Reviews for the Biophilia app experience were mixed at the time and it looks a little dated today, but very few musicians have been quite as creative with mobile apps since. It’s still available to try now, though it’ll set you back $12.99 – not including the $9.99 you need to pay to unlock the instruments.
While Björk’s dream of a series of 3D videos to accompany Biophilia came to nothing, the idea of creating an innovative film series wasn’t completely forgotten. When Vulnicura was released in 2015, it was accompanied by an ambitious series of virtual reality videos by Los Angeles-based filmmaker Andrew Thomas Huang, frequent Arca collaborator Jesse Kanda, and Warren Du Preez and Nick Thornton Jones, who took the audience everywhere from the highlands of Iceland to the inside of Björk’s mouth.
Speaking to Creative Review in 2016, Bjork cited the 360-degree sound options and possibility for heightened synaesthesia as part of the reasons for working with VR. “What usually drives me towards making a special effort into other things than music is when you feel a potential to set up a unique merge between sound and vision that offers that extra special magic … so in short, I like that it can enhance music.”

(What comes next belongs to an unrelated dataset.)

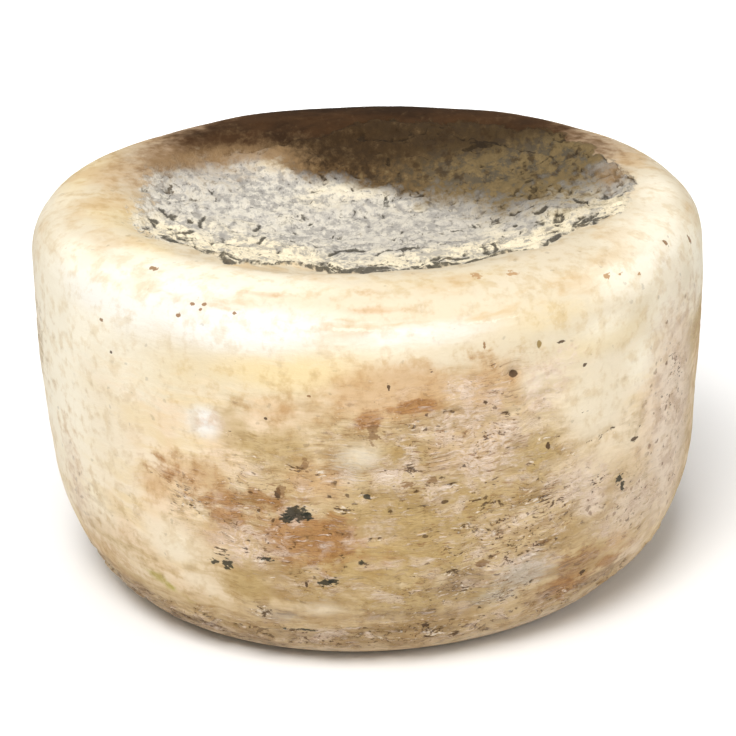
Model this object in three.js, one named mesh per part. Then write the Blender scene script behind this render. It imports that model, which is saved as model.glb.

These videos weren’t the first time VR and music met head on, but they coincided with the launch of YouTube’s 360-degree video function at the beginning of 2015, meaning that viewers at home could easily view them thanks to Google Cardboard, an inexpensive way of turning your phone into a pair of VR goggles. The best way of viewing these videos was probably as part of last year’s Björk Digital exhibition, but Björk’s suite of Vulnicura videos are still arguably the most interesting examples of the technology in music.